The increase in forces in the Pacific and the backing of allies with arms has seen irrational bold moves and the provocation of war with China. Japan’s foolish nationalization of the Diaoyu/Senkaku Islands was and also clearly seen by the Chinese leadership as a tacitly endorsed territory grab with Washington’s consent. The behavior in rhetoric and jingoism in an increasingly unstable Japan is reaching new highs. An increasingly unstable China is using the political conflict further as a victim of Japanese aggression before its people. Propaganda, sure. But they are now surrounded by islands and the US. This action should make them more aggressive, less predictable and less cooperative in all other diplomacy in the foreseeable future.

Unfortunately, the use of diplomacy requires that a state look through the eyes of it’s enemy, while foreign policy execution does not require an understanding of the enemy or the largest consequences of its actions- which are always political outcomes of somekind.

What happens when we sponsor the deployment of more naval ships and arms toward the Asian Pacific? The US foreign policy response: nothing worse can happen. We can contain and pacify Chinese national and economic ambitions and aggression through our allies and increased presence. What happens after that short period of time? That question was not asked. No radical diplomatic solutions have been actively pursued that are agreeable or monumental to any improvements to the crisis that we observe as deteriorating. The Trans-Pacific Partnership is a good idea but as big as it is, it is not enough.

The American policy of North Korean neglect has spawned an ever increasing belligerent and nuclear regime in Pyongyang. The US rationale: we can cool off tensions by ignoring North Korea, containing and isolating them. This seems to be Washington’s approach to everything- contain and isolate. Methods, good diplomacy does not make. Strategic thinking, flexibility and grand vision is required.

North Korea views the present cold shoulder as a lack of respect, a rekindling of the war, a closing-in on their territory through an increased military presence in the region and in the South; and the international isolation as an attempt by the West to cut off supplies and surround them for the final kill. IF the final kill is not an objective, it sure appears that way. The regime continues to lashing out because they are incapable of thinking along our liberal terms. Their basis for action is much more primitive and antiquated realism and they are literally starving to death and blaming the USA and their partners for their own misery. Where is diplomacy in all of this nonsense?

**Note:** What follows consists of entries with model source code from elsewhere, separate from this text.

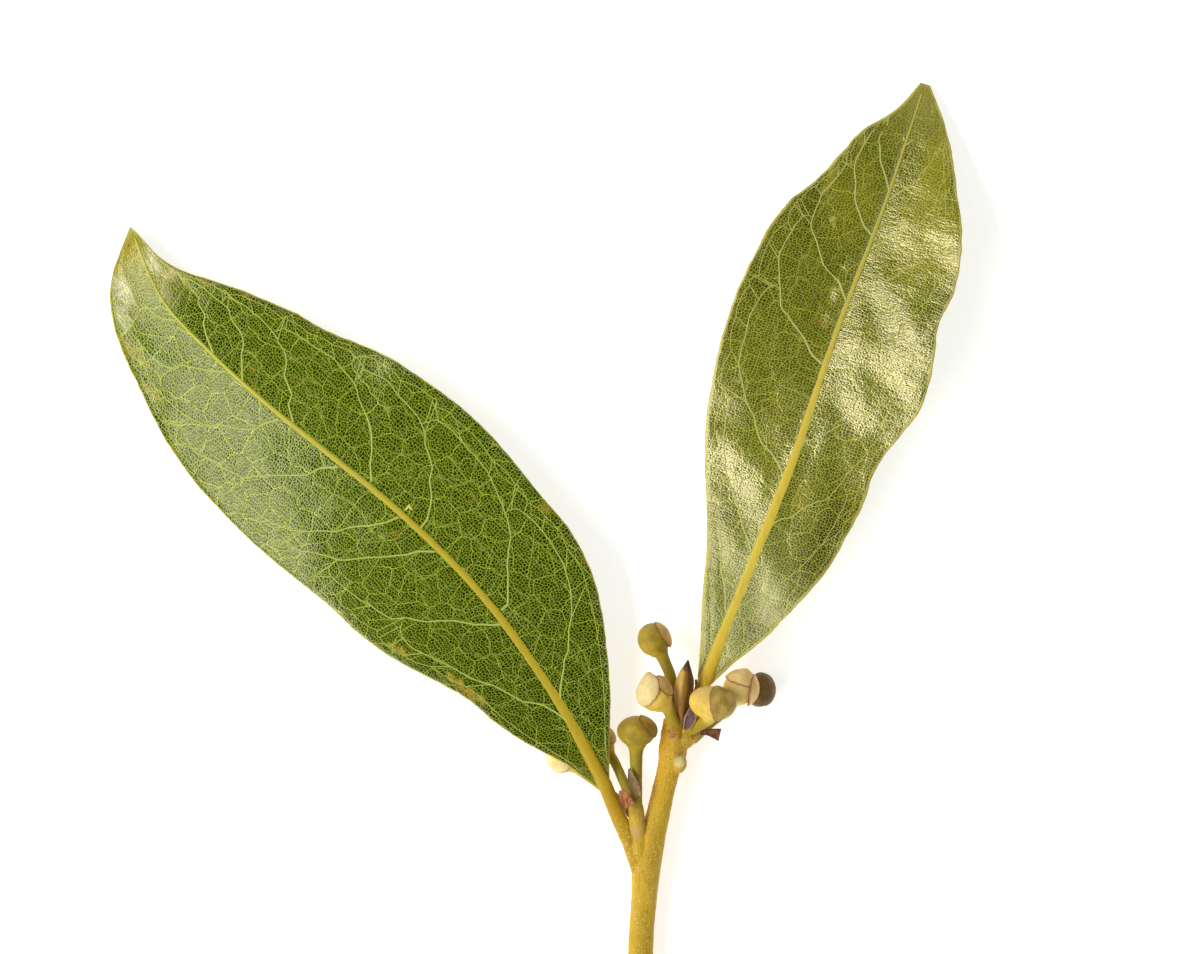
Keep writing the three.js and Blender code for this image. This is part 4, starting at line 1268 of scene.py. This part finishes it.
def bud_finish(name, body, shade, stalk, crown):
    """The skin of a head, mottled, greener down its stalk and duller at its crown."""
    finish = Finish(name)
    place = finish.from_fork()
    tone = place.cloud(1.5, 3.0).rise(0.32, 0.68)
    fine = place.cloud(0.35, 3.0)
    colour = finish.layers(
        body,
        (shade, tone),
        (crown, (finish.attribute("crown") + tone * 0.2).rise(0.5, 1.05) * 0.7),
        (stalk, finish.attribute("green").rise(0.05, 0.7)),
        ((116, 84, 36), fine.rise(0.62, 0.74) * 0.3),
        ((96, 66, 30), (1 - place.dots(0.9).rise(0.05, 0.09)) * 0.5),
    )
    height = fine * 0.03 + tone * 0.03
    return finish.done(colour, 0.46 + fine * 0.16, height, specular_ior_level=0.3)


def bract_finish(name, body, shade, rim_colour):
    """A dry bract: veined faintly, with a dark uneven line along its rim."""
    finish = Finish(name)
    place = finish.from_fork()
    rim = finish.attribute("rim")
    streaks = place.stretched(2.4, 0.7, 2.4).cloud(0.7, 3.0)
    fine = place.cloud(0.25, 3.0)
    colour = finish.layers(
        body,
        (shade, place.cloud(1.3, 3.0).rise(0.32, 0.68)),
        (rim_colour, streaks.rise(0.58, 0.72) * 0.3),
        (rim_colour, (1 - (rim + fine * 0.3).rise(0.22, 0.5)) * 0.6),
        ((118, 76, 42), (1 - (rim + fine * 0.1).rise(0.07, 0.14)) * 0.8),
    )
    height = streaks * 0.04 + fine * 0.03
    return finish.done(colour, 0.5 + fine * 0.16, height, specular_ior_level=0.3)


def leaf_bud_finish(name):
    """Ochre scales, brown folds, a purple-brown tip, painted light on the upper left and painted shade on
    the right and below.
    """
    finish = Finish(name)
    place = finish.from_fork()
    run, side = finish.attribute("run"), finish.attribute("round")
    streaks = place.stretched(2.4, 0.5, 2.4).cloud(0.8, 3.0)
    seam = 1 - (side - 1.75).math("ABSOLUTE").rise(0.05, 0.2)
    colour = finish.layers(
        (172, 126, 26),
        ((142, 100, 20), streaks.rise(0.35, 0.65)),
        # painted light: a pale coat on the upper left side of the bud
        ((228, 184, 88), (1 - side.rise(1.1, 1.5)) * run.rise(0.4, 0.6) * 0.75),
        # painted shade: dark brown over the right side and underneath
        ((84, 54, 22), side.rise(1.7, 2.0) * 0.8),
        ((120, 80, 34), seam * 0.5),
        ((112, 70, 28), (1 - place.dots(0.5).rise(0.05, 0.1)) * 0.6),
        ((84, 50, 44), (run + (streaks - 0.5) * 0.16).rise(0.8, 0.92)),
    )
    height = streaks * 0.05 + place.cloud(0.2) * 0.03
    return finish.done(colour, 0.42 + streaks * 0.2, height)


def scale_finish(name, body, shade, edge_colour):
    """A loose bract, streaked lengthways, with pale dry margins."""
    finish = Finish(name)
    place = finish.from_fork()
    across = finish.attribute("across").math("ABSOLUTE")
    streaks = place.stretched(2.6, 0.7, 2.6).cloud(0.6, 3.0)
    edge = (across + (streaks - 0.5) * 0.4).rise(0.7, 0.92)
    colour = finish.layers(body, (shade, streaks.rise(0.35, 0.65)), (edge_colour, edge * 0.8))
    height = streaks * 0.06 + place.cloud(0.2) * 0.03
    return finish.done(colour, 0.48 + streaks * 0.2, height)


# ---- the object ----

RIB_TREE = rib_tree()
SPECKLE_TREE = speckle_tree()

UNDERSIDE = leaf_underside("leaf_underside")
LEFT_VEIN = two_tone("left_side_vein", (196, 204, 104), (178, 190, 84))
RIGHT_VEIN = two_tone("right_side_vein", (208, 208, 138), (178, 180, 66))
FINE_VEIN = two_tone("fine_vein", (166, 180, 76), (134, 152, 52))
VEIN_BELOW = two_tone("vein_underneath", (190, 184, 112), (170, 168, 96))
BARK = bark_finish("young_bark")
SPECKLE = two_tone("bark_speckle", (240, 212, 122), (206, 168, 66), 0.8, 0.6, 0.2)


def build_leaf(name, spec, look, rib_colours, vein):
    blade = Blade(spec)
    main, fine = side_veins(blade), fine_veins(blade)
    rib = rib_finish(name + "_rib", *rib_colours)
    parts = [
        blade_piece(name + "_blade", blade, [leaf_top(name + "_top", look), UNDERSIDE]),
        midrib_piece(name + "_midrib", spec, rib),
        vein_piece(name + "_side_veins", blade, main, 1, 0.45, 7, vein),
        vein_piece(name + "_fine_veins", blade, fine, 1, 0.4, 5, FINE_VEIN),
        vein_piece(name + "_veins_underneath", blade, main, -1, 0.1, 5, VEIN_BELOW),
    ]
    finish_piece(join(parts), name)


def build_twig():
    twig = twig_piece("twig_axis", BARK)
    values = {"Density": 5.0e6, "Size": 0.085 * MM, "Seed": 4, "Finish": SPECKLE}
    dots = grown(twig, SPECKLE_TREE, "bark_speckles", values)
    finish_piece(join([twig, dots]), "twig")
    finish_piece(shoot_piece("side_shoot_axis", BARK), "side_shoot")


def build_buds():
    skins = {key: bud_finish(f"bud_{key}", *colours) for key, colours in BUD_COLOURS.items()}
    bracts = {key: bract_finish(f"bract_{key}", *colours) for key, colours in BRACT_COLOURS.items()}
    for name, bud in BUDS.items():
        finish_piece(bud_piece(name + "_skin", bud, skins[bud.skin]), name)
        for bract, facing, reach, lift, colour in bud.bracts:
            piece = bract_piece(bract + "_skin", bud, facing, reach, lift, bracts[colour])
            finish_piece(piece, bract)


def build_scales():
    leaf_bud_skin = leaf_bud_finish("leaf_bud_skin")
    finish_piece(leaf_bud_piece("leaf_bud_body", leaf_bud_skin), "leaf_bud")
    for name, scale in SCALES.items():
        finish = scale_finish(scale.finish, *SCALE_COLOURS[scale.finish])
        finish_piece(scale_piece(name + "_skin", scale, finish), name)


# ---- the surface, the lights and the camera ----

SURFACE_HALF = 1.5
SURFACE_DROP = 0.00005  # keeps the surface just below what lies on it
WINDOW_PLACE, WINDOW_AIM = (-0.42, -0.1, 0.5), (0, 0, 0.004)
WINDOW_SIZE = (0.9, 0.2)
WINDOW_POWER = 4.0
ROOM_STRENGTH = 0.4
VIEW_MIDDLE = (-6.25, 46.6)  # millimetres from the fork
CAMERA_HEIGHT = 0.8234


def build_surface():
    finish = Finish("white_surface")
    tone = finish.object_mm().cloud(60.0)
    white = finish.layers((0.88, 0.88, 0.87, 1.0), ((0.92, 0.92, 0.92, 1.0), tone))
    glow = {"emission_color": (1.0, 1.0, 1.0, 1.0), "emission_strength": 0.6}
    mesh = bpy.data.meshes.new("white_surface")
    half = SURFACE_HALF
    corners = [(-half, -half, 0), (half, -half, 0), (half, half, 0), (-half, half, 0)]
    mesh.from_pydata(corners, [], [(0, 1, 2, 3)])
    mesh.materials.append(finish.done(white, 0.7 + tone * 0.1, **glow))
    surface = add_object("white_surface", mesh)
    surface.location.z = -SURFACE_DROP


def build_lights():
    panel = bpy.data.lights.new("window", "AREA")
    panel.shape = "RECTANGLE"
    panel.size, panel.size_y = WINDOW_SIZE
    panel.energy = WINDOW_POWER
    window = add_object("window", panel)
    window.location = WINDOW_PLACE
    towards = Vector(WINDOW_AIM) - window.location
    window.rotation_euler = towards.to_track_quat("-Z", "Y").to_euler()
    world = bpy.data.worlds.new("pale_room")
    world.use_nodes = True
    background = world.node_tree.nodes["Background"]
    background.inputs["Color"].default_value = (1.0, 1.0, 1.0, 1.0)
    background.inputs["Strength"].default_value = ROOM_STRENGTH
    world.cycles_visibility.glossy = False
    bpy.context.scene.world = world


def build_camera():
    lens = bpy.data.cameras.new("camera")
    lens.lens = 200
    lens.sensor_width = 36
    lens.clip_start, lens.clip_end = 0.01, 10
    camera = add_object("camera", lens)
    x, y = (VIEW_MIDDLE + FORK[:2]) * MM
    camera.location = (x, y, CAMERA_HEIGHT)
    bpy.context.scene.camera = camera


build_camera()
build_leaf("left_leaf", LEFT_LEAF, LEFT_LOOK, LEFT_RIB, LEFT_VEIN)
build_leaf("right_leaf", RIGHT_LEAF, RIGHT_LOOK, RIGHT_RIB, RIGHT_VEIN)
build_twig()
build_buds()
build_scales()
build_surface()
build_lights()
bpy.context.scene.view_settings.view_transform = "Standard"
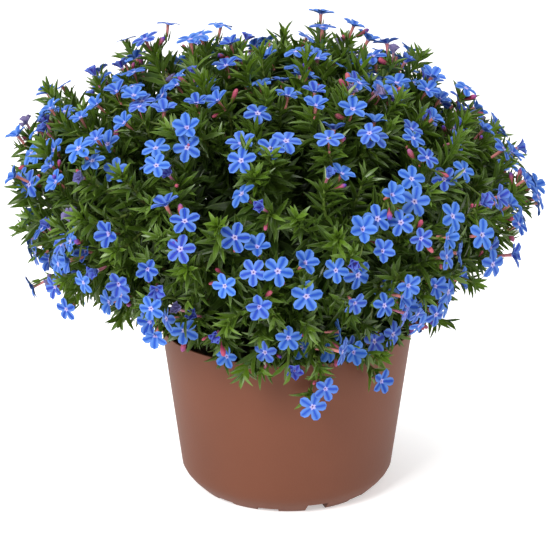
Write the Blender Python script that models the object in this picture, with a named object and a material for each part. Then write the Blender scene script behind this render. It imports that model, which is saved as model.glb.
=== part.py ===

What guides Washington’s thinking is a traditionalist and misguided approach diplomacy in a changing 21st century world with a decreasing American advantage. America lacks the ability to open the world to modern diplomacy. The world is getting smarter, more powerful and less liberal. The adversaries are craftier, more cunning and more conniving than the US. The US is getting less powerful, less capable and more religiously principled but still expecting the world to be more democratic and liberal of its own accord- as if it were God’s Truth marching before them in the Battle Hymn of the Republic. No longer having the presence to build, entice or coerce adversaries, it must rely on successful old methods as a course of nervous habit in fallback.

The old liberal institutions like the UN are melting away. They are stalled or bypassed altogether by rival member states. Yet Washington is also a part of this problem and not a UN or UN alternative political solution. Cooperation among states, far from a concept of global governance, is absent amidst provocations from various players, likened to what realist international relations scholars call anarchy. Anarchic states do not exist absent a central authority but a central influencing power. In the absence of an entity able to create harmony and cooperation, the state lacks any and all polity.

At present, Americans are out of touch with the greater world body and they remain floating away even further. They fail to learn and study the world of states around them, so they fail to engineer that world. They are unable to perceive the political world correctly, holding fast to the lenses of neo-liberalism and economic globalization—or the embrace of concepts they understand—business.

Washington cannot see through the eyes of its perceived adversaries and competitors. And that is its biggest problem.

If Washington combined, not realism, but reality with liberalism, it could shape the international political system according to a more Western semblance.  It has, to a large extent, done this in establishing an economic global order through the Cold War partnerships. This was a brilliant move that attempted to encourage rivalry and channel it through trade. But nothing followed this phase according to plan and no alternatives were sufficient. After a lack of strategic political thinking and policies, the US remains paddling in reverse. Economic instabilities are only part of this problem in a foundation resting on ever-changing digital currencies and commerce.

A reactionary approach that runs back to a mercantilist globalism is a faulty anachronism. Repairing the old broken machine is the opposite of progress and realistic critical need.

A more secure foundation will rest on an evolving liberalism with a political framework and emphasis. This means: greater people-to-people cultural, educational and political contact. It means looking at the big picture; using digital and virtual 21st century institutions and engines; big data international policy simulations, strategic diplomacy and an increasing role of AI in foreign policy. It requires the flow of information, migration, governmental transparency, debate and deliberation, compromise and radical solutions that are based on reality and projected from solid liberal visionaries.

If the State Department is incapable of diplomacy, in the above manner, then it should be refitted for this larger role as a revolutionary and evolving foreign affairs ministry. I would suggest Washington considers a department-wide and thematic akin to the US Department of Defense’s Revolution in Military Affairs. Call this the Revolution in Foreign Affairs and let it grow with equal ambitions.